Return all of the lines below exactly as they are.

── SUPPLIED DATA

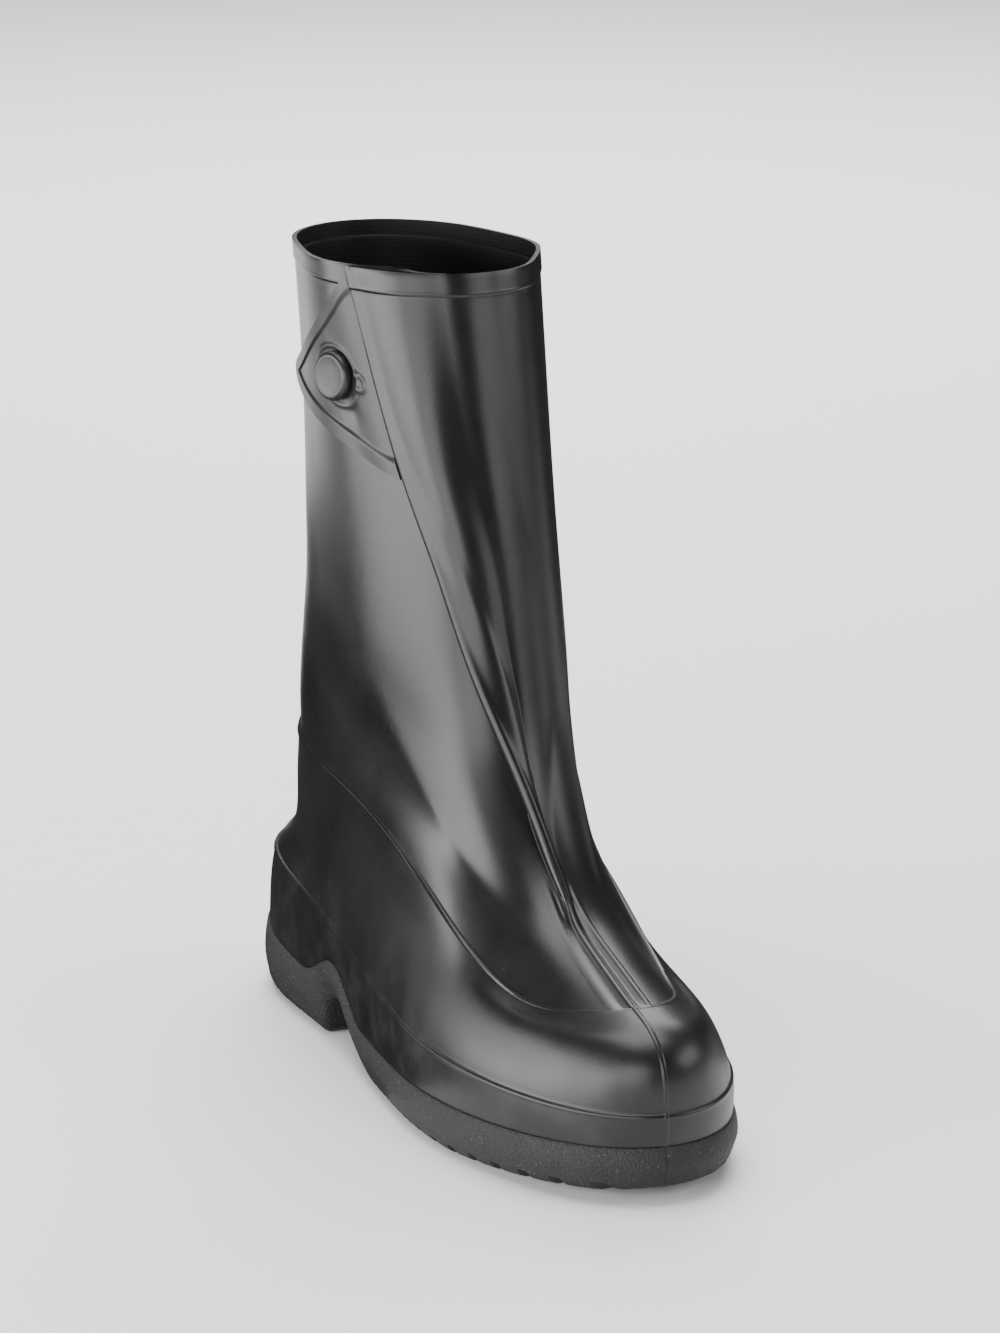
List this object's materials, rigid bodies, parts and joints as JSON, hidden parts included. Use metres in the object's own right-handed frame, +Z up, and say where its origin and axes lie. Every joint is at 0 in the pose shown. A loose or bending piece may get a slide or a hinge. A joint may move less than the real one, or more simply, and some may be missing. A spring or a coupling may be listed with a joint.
{
  "type": "rubber overshoe",
  "caption": "Tall moulded rubber overshoe for the right foot, with a buttoned front pleat folded over to the outer side and a lugged outsole.",
  "frame": {"origin": "on the floor, under the middle of the shoe's box", "axes": "+Z up, toe towards -Y, heel towards +Y, inner side of the foot towards +X, outer side towards -X"},
  "size_m": [0.1095, 0.325, 0.3142],
  "materials": {
    "upper_rubber": "satin",
    "outsole_rubber": "matt, stippled side",
    "tab_rubber": "satin",
    "button_rubber": "satin"
  },
  "bodies": {
    "root": {"upper": "upper_rubber", "outsole": "outsole_rubber", "closure_tab": "tab_rubber", "button": "button_rubber"}
  },
  "joints": []
}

────

▶ RESULT:
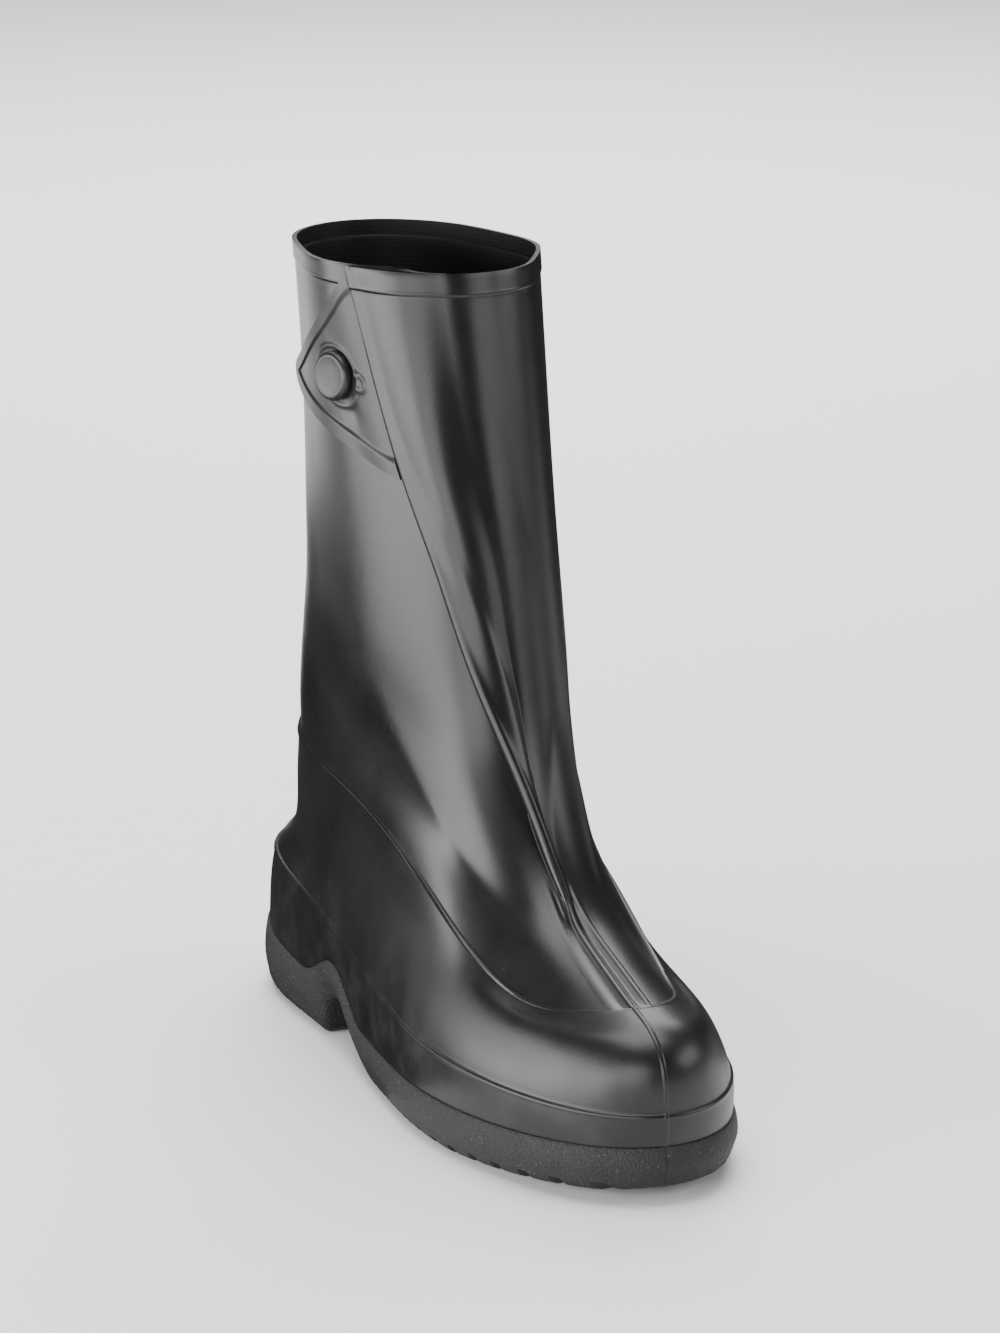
List this object's materials, rigid bodies, parts and joints as JSON, hidden parts included. Use metres in the object's own right-handed frame, +Z up, and say where its origin and axes lie. Every joint is at 0 in the pose shown. A loose or bending piece may get a slide or a hinge. A joint may move less than the real one, or more simply, and some may be missing. A spring or a coupling may be listed with a joint.
{
  "type": "rubber overshoe",
  "caption": "Tall moulded rubber overshoe for the right foot, with a buttoned front pleat folded over to the outer side and a lugged outsole.",
  "frame": {"origin": "on the floor, under the middle of the shoe's box", "axes": "+Z up, toe towards -Y, heel towards +Y, inner side of the foot towards +X, outer side towards -X"},
  "size_m": [0.1095, 0.325, 0.3142],
  "materials": {
    "upper_rubber": "satin",
    "outsole_rubber": "matt, stippled side",
    "tab_rubber": "satin",
    "button_rubber": "satin"
  },
  "bodies": {
    "root": {"upper": "upper_rubber", "outsole": "outsole_rubber", "closure_tab": "tab_rubber", "button": "button_rubber"}
  },
  "joints": []
}